== Work instructions ==
The data below holds the lines to copy: everything from the line containing "Model this object in OpenSCAD, part" to the line containing "wing_bevel = 0.8; // [0.2:0.1:1.5]", both ends included, set down exactly.

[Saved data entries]
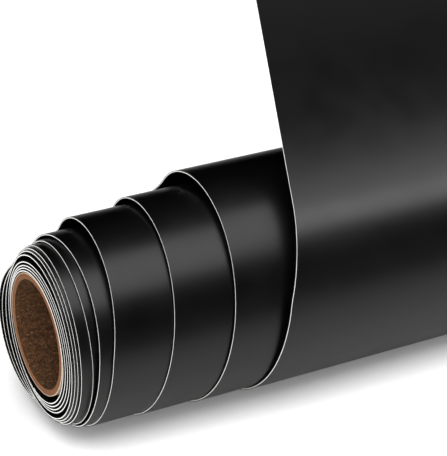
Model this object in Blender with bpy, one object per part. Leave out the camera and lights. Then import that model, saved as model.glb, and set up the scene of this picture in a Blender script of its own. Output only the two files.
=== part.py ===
"""A roll of sign vinyl, loosened and telescoped, with its last stretch of sheet lifted off the roll.

Frame: the roll lies along X on the table z = 0, its protruding end towards -X and its front towards -Y.
The origin is in the middle of the flat on which the outer turn rests.

The web is one strip, wound film side out. A place on it is its turn number: whole numbers stand at the
front of the roll, 0 at the front of the last tight turn and 1 to 4 at the fronts of the loose turns A, B,
C and the outer turn. Going outward, the web climbs the front, crosses the top and comes down the back.
"""

import math

import bmesh
import bpy

MM = 0.001

# The web: vinyl film, a layer of adhesive, and the release liner
WEB_WIDTH = 305 * MM
WEB_LENGTH = 1981 * MM
FILM = 0.10 * MM
ADHESIVE = 0.03 * MM
LINER = 0.20 * MM
WEB = FILM + ADHESIVE + LINER

# The core, a paperboard tube with a thin outer ply
BORE_RADIUS = 12.7 * MM
BOARD = 1.30 * MM
GLUE = 0.05 * MM
PLY = 0.15 * MM
CORE_LENGTH = 305 * MM
CORE_SIDES = 48
CORE_Y = -0.8 * MM
CORE_Z = 24.20 * MM

# The turns at their fronts, from the tight turn -6 outward to the outer turn (4): where the middle of the
# web reaches frontmost, rearmost, lowest and highest, and how far the left edge stands in from the core's end
FRONT = [value * MM for value in (-18.4, -19.4, -19.9, -20.4, -21.1, -21.6, -23.3, -24.2, -24.9, -25.9, -28.6)]
BACK = [value * MM for value in (15.6, 16.3, 16.5, 16.9, 17.5, 18.0, 19.8, 21.4, 22.7, 24.2, 28.6)]
LOWEST = [value * MM for value in (6.1, 4.7, 4.2, 3.7, 3.2, 2.75, 2.25, 1.75, 1.2, 0.65, -0.1)]
HIGHEST = [value * MM for value in (40.6, 42.5, 43.4, 43.9, 44.3, 44.9, 45.3, 48.1, 49.6, 51.6, 59.5)]
EDGE = [value * MM for value in (0.35, 0.4, 0.95, 1.45, 1.95, 4.5, 5.4, 8.4, 22.4, 37.0, 50.2)]
FIRST_LISTED = -6

# The innermost turn, beside the core; from here to the first listed turn the web grows evenly
TIGHT_TURNS = 9.3
INNER_FRONT = -15.4 * MM
INNER_BACK = 13.9 * MM
INNER_LOWEST = 8.3 * MM
INNER_HIGHEST = 38.5 * MM
INNER_EDGE = -0.1 * MM

# The loosened turns sag backwards: how far each turn stands out, and over which part of a turn
SAG = [value * MM for value in (0, 1.8, 5.6, 9.6, 12.1, 12.5, 12.8, 13.0, 13.1, 13.0, 14.0)]
SAG_PART = (0.37, 0.73)

# The edges advance a little faster over the front of the roll than behind it
EDGE_SWING = 0.85 * MM
EDGE_RIPPLE = 0.50 * MM

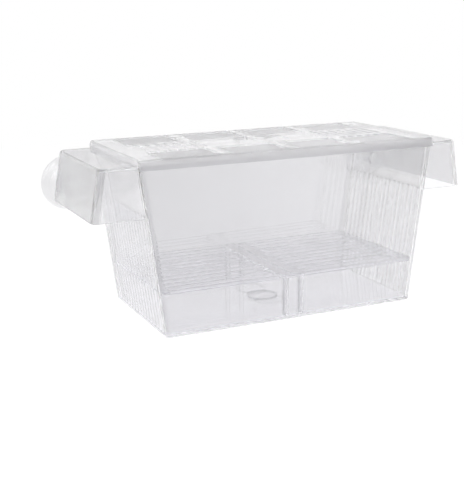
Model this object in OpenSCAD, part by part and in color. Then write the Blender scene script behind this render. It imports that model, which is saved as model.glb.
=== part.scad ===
// Breeding box that hangs on the inside of an aquarium wall.
// A clear trough with slotted end walls carries a hood-like wing at each end.
// Two slotted plates make a false floor, a lattice lid closes the top, and a
// suction cup behind each wing holds the box to the glass.
// Origin: centre of the trough's underside. X runs along the box, Y from the
// front to the rear, Z up. Every length is in millimetres.

/* [Trough] */
// outer length at the rim
trough_top_l = 203; // [160:1:260]
// outer length at the underside
trough_foot_l = 175; // [140:1:230]
// outer width at the rim
trough_top_w = 96; // [70:1:140]
// outer width at the underside
trough_foot_w = 95.2; // [70:0.1:140]
// height from the underside to the rim
trough_h = 105; // [80:1:150]
// thickness of the four walls
wall_t = 2; // [1.2:0.1:3]
// thickness of the floor
floor_t = 2; // [1.2:0.1:3]
// outside radius of the upright corners
corner_r = 3; // [2.5:0.1:8]
// inside radius of the upright corners, also that of the plates' corners
inner_r = 2.5; // [1:0.1:3.5]
// bevel round the underside
foot_bevel = 0.5; // [0.3:0.1:2]

/* [End wall slots] */
// width of one upright slot
slot_w = 2.2; // [1:0.1:3.5]
// distance from slot to slot
slot_pitch = 5.3; // [4.2:0.1:10]
// least distance from the side of the box to the middle of a slot
slot_edge = 7.5; // [6:0.1:15]
// height of the plain band over the slots
slot_plain = 30; // [12:1:50]

/* [Wings] */
// length of a wing's top plate beyond the rim
wing_l = 22.5; // [15:0.5:40]
// how far the end wall leans out towards its lower edge
wing_flare = 5.4; // [0:0.1:8]
// width of a wing
wing_w = 87.2; // [60:0.1:92]
// depth of a wing below the rim
wing_drop = 31.5; // [25:0.5:45]
// thickness of a wing's walls and top
wing_t = 2; // [1.2:0.1:3]
// outside radius of a wing's corners
wing_r = 5; // [3:0.1:10]
// bevel round a wing's top plate
wing_bevel = 0.8; // [0.2:0.1:1.5]

/* [False floor] */
// height of the plates' underside
plate_z = 26.6; // [15:0.1:40]
// thickness of a plate
plate_t = 1.8; // [1:0.1:3]
// width of one long slot
gap_w = 3.4; // [2:0.1:5]
// distance from long slot to long slot
gap_pitch = 7.45; // [5.5:0.05:12]
// least distance from the side of a plate to the middle of a slot
gap_edge = 4; // [3.5:0.1:12]
// solid strip beside the middle of the box
mid_strip = 8; // [4:0.5:15]
// solid strip beside the end wall
end_strip = 5; // [3:0.5:15]

/* [Posts and ring] */
// distance of a post from the middle of the box
post_x = 5.5; // [3:0.1:15]
// width of a post along the wall
post_w = 2.6; // [1.5:0.1:4]
// how far a post stands off the wall
post_d = 3; // [2:0.1:6]
// outside radius of the ring on the floor
ring_r = 10.5; // [6:0.1:20]
// width of the ring's wall
ring_t = 1.4; // [0.8:0.1:3]
// height of the ring above the floor
ring_h = 1; // [0.5:0.1:3]

/* [Lid] */
// how far the lid reaches past the rim at each end
lid_over = 0.7; // [0.2:0.1:3]
// height of the recessed panels over the rim
panel_z = 2.9; // [2:0.1:5]
// thickness of panels and raised lattice
sheet_t = 1.5; // [1:0.1:2.5]
// how far the lattice stands over the panels
raise = 1.2; // [0.5:0.1:4]
// thickness of the skirts and of the lattice's sides
skirt_t = 1.2; // [0.8:0.1:2.5]
// how far the long skirts hang below the rim
skirt_lap = 2; // [1:0.1:8]
// lean of the skirts between their lower edge and the top
skirt_lean = 0.6; // [0:0.1:1.5]
// outside radius of the lid's corners
lid_r = 2.4; // [2:0.1:8]
// bevel round the top of the lid
lid_bevel = 0.9; // [0.2:0.1:1.4]
// width of the raised panel at each end
end_panel = 15; // [8:0.5:25]
// width of the raised band along the middle
band_w = 35; // [20:0.5:50]
// width of the middle cross bar
mid_bar = 6; // [3:0.5:12]
// width of the two outer cross bars
side_bar = 7.6; // [3:0.1:12]
// distance of the outer cross bars from the middle
side_bar_x = 44.8; // [30:0.1:60]
// width of the raised rims along the front and the rear
rim_bar = 3.2; // [2:0.1:8]
// radius of the two half-round feeding openings
feed_r = 15.5; // [8:0.5:22]
// width of one vent slot
vent_w = 2.8; // [1:0.1:4]
// distance from vent slot to vent slot
vent_pitch = 6.4; // [4.5:0.1:10]
// length of a vent slot
vent_l = 27; // [12:0.5:40]

/* [Suction cups] */
// outside radius of a cup
cup_r = 17.8; // [14:0.1:22]
// distance from the wing's rear wall to the cup's rim
cup_h = 11; // [9:0.5:16]
// how far the cup's middle lies beyond the trough's rim
cup_out = 14.5; // [12:0.5:20]
// how far the cup's middle lies below the rim
cup_drop = 23.5; // [14:0.5:24]
// flat width of the rim
cup_rim_w = 1.5; // [0.8:0.1:3]
// thickness of the rim
cup_rim_t = 1; // [0.6:0.1:2]
// radius of the hub behind the cup
hub_r = 7; // [5:0.1:8]
// thickness of the hub
hub_t = 1.3; // [0.8:0.1:3]
// thickness of the cup over its middle
cup_mid_t = 1.8; // [1:0.1:3]
// radius of the neck through the wall
neck_r = 3.6; // [2:0.1:4.5]
// radius of the button inside the wing
button_r = 5.4; // [4.8:0.1:7]
// thickness of the button
button_t = 2.2; // [1:0.1:4]
// radius of the bead round the cup's back
bead_r = 14; // [11:0.1:16]
// height of that bead
bead_h = 0.5; // [0.2:0.1:1]

/* [Fits] */
// gap between the lid's long skirts and the trough
lid_fit = 0.25; // [0.1:0.05:0.6]
// gap under the lid and under the plates
rest_gap = 0.1; // [0.05:0.05:0.4]
// gap between the plates and the walls
plate_fit = 0.3; // [0.15:0.05:0.8]
// gap between the two plates
plate_split = 0.4; // [0.2:0.1:1]
// gap between a cup's neck and its hole, and along the wall
neck_fit = 0.05; // [0.02:0.01:0.1]

/* [Hidden] */

// how far a cut runs past the face that it leaves
cut = 1;
// segments in one rounded corner of a loft
corner_n = 8;
// segments in a full circle
round_n = 64;
// steps along the curves of a suction cup
curve_n = 14;
// powers of the curves on a cup's back and in its dish
back_power = 0.9;
dish_power = 2.2;
// half the width of the bead on a cup's back
bead_half = 0.7;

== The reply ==
Model this object in OpenSCAD, part by part and in color. Then write the Blender scene script behind this render. It imports that model, which is saved as model.glb.
=== part.scad ===
// Breeding box that hangs on the inside of an aquarium wall.
// A clear trough with slotted end walls carries a hood-like wing at each end.
// Two slotted plates make a false floor, a lattice lid closes the top, and a
// suction cup behind each wing holds the box to the glass.
// Origin: centre of the trough's underside. X runs along the box, Y from the
// front to the rear, Z up. Every length is in millimetres.

/* [Trough] */
// outer length at the rim
trough_top_l = 203; // [160:1:260]
// outer length at the underside
trough_foot_l = 175; // [140:1:230]
// outer width at the rim
trough_top_w = 96; // [70:1:140]
// outer width at the underside
trough_foot_w = 95.2; // [70:0.1:140]
// height from the underside to the rim
trough_h = 105; // [80:1:150]
// thickness of the four walls
wall_t = 2; // [1.2:0.1:3]
// thickness of the floor
floor_t = 2; // [1.2:0.1:3]
// outside radius of the upright corners
corner_r = 3; // [2.5:0.1:8]
// inside radius of the upright corners, also that of the plates' corners
inner_r = 2.5; // [1:0.1:3.5]
// bevel round the underside
foot_bevel = 0.5; // [0.3:0.1:2]

/* [End wall slots] */
// width of one upright slot
slot_w = 2.2; // [1:0.1:3.5]
// distance from slot to slot
slot_pitch = 5.3; // [4.2:0.1:10]
// least distance from the side of the box to the middle of a slot
slot_edge = 7.5; // [6:0.1:15]
// height of the plain band over the slots
slot_plain = 30; // [12:1:50]

/* [Wings] */
// length of a wing's top plate beyond the rim
wing_l = 22.5; // [15:0.5:40]
// how far the end wall leans out towards its lower edge
wing_flare = 5.4; // [0:0.1:8]
// width of a wing
wing_w = 87.2; // [60:0.1:92]
// depth of a wing below the rim
wing_drop = 31.5; // [25:0.5:45]
// thickness of a wing's walls and top
wing_t = 2; // [1.2:0.1:3]
// outside radius of a wing's corners
wing_r = 5; // [3:0.1:10]
// bevel round a wing's top plate
wing_bevel = 0.8; // [0.2:0.1:1.5]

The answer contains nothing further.